China also enjoys a strengthening currency against a basket of emerging market economies’ currencies, it notes.

Source: Rabobank

China’s impact is being felt for some species; imports of crustaceans have increased by a CAGR of 23% from 2005 to 2015, said the bank.

However, imports of whitefish and pelagics have grown less strongly – up by 4% CAGR over the same ten-year period.

Rabobank does not mention whether import figures take into account the large, unreported ‘grey trade’, primarily between Vietnam and China. Chinese industry representatives estimate this trade at 1.6m metric tons.

Last year, at the Asia Responsible Seafood roundtable, held during the Seafood Expo Global in Brussels, Belgium, in April, Cui He of Cappma told an audience China has already overtaken the EU to become the world’s largest importer, when this trade is factored in.

M&A

Despite China’s potentially bigger role in future global seafood trade, Rabobank downplays the prospects of Chinese outbound M&A, at least in the short-term.

China’s seafood sector is fragmented and the current crop of market-leaders are relatively small, it notes. In 2016, Europe’s top-ten market-listed seafood companies reported average earnings before interest and tax (ebit) of $341m, whereas in China average ebit among seafood firms was $84m, it said.

This figure includes revenues of firms not exclusively in the seafood or aquaculture space, such as Tongwei Group, a large feed producer.

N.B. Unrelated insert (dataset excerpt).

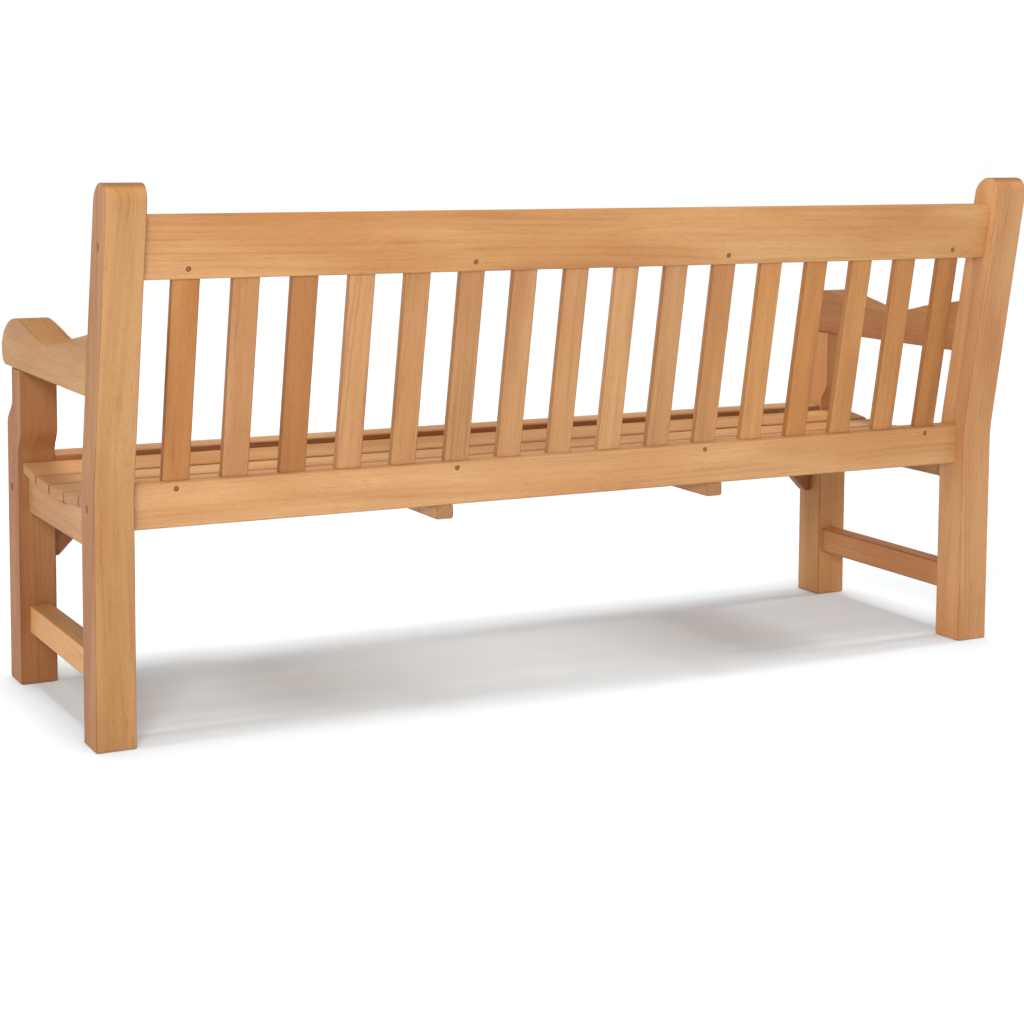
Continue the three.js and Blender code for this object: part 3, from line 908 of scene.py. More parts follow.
@dataclass(frozen=True)
class EndFrame:
    """A rear leg, front leg, arm, seat rail and stretcher, modelled for the left and mirrored.

    Attributes:
        leg_width: width of both legs.
        rear_depth: depth of the rear leg.
        crank_front: height where its front starts to lean back.
        crank_back: height where its back starts to lean.
        lean_front: travel of its front per metre above the bend.
        lean_back: travel of its back per metre above the bend.
        soft: half the height of the bend.
        arch: height of the rounded top.
        arch_steps: how many steps it is drawn up in.
        arch_angle: how far round the arch goes on each side, in degrees.
        front_depth: depth of the front leg below its neck.
        neck_front: how far the front steps back at the neck, from which height and to which.
        neck_back: the same for its back.
        neck_steps: how many faces each of the two S curves has.
        arm_under: height of the arm's underside.
        arm_rear: height of its top at the rear leg.
        arm_top: its top from the nose backwards: distance from the nose, height.
        arm_rows: distances from the nose at which the arm is cut, close together where it curves most.
        nose: radius under its nose.
        rail_thick: thickness of the seat rail.
        rail_inset: how far it stands in from the legs' outer faces.
        ease: radius on the legs' edges.
        arm_ease: radius on the arm's edges.
        rail_ease: radius on the seat rail's edges.
        stretcher_ease: radius on the stretcher's long edges.
        recess: radius and depth of a bolt's recess.
        looks: what sets each piece's colour and its painted shade apart.
    """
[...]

“We don’t expect a high number of Chinese inbound and outbound M&A activities to happen in the short term, due to the high value expectations for Chinese seafood companies and the fragmented structure of the Chinese seafood industry,” said the bank.

Recently, Zhanjiang Guolian Aquatic Products, China’s largest shrimp company, told Undercurrent it aims to grow annual sales to $3bn by 2020, with half of that growth coming through M&A. Yet, in 2016, the company reported only a small profit.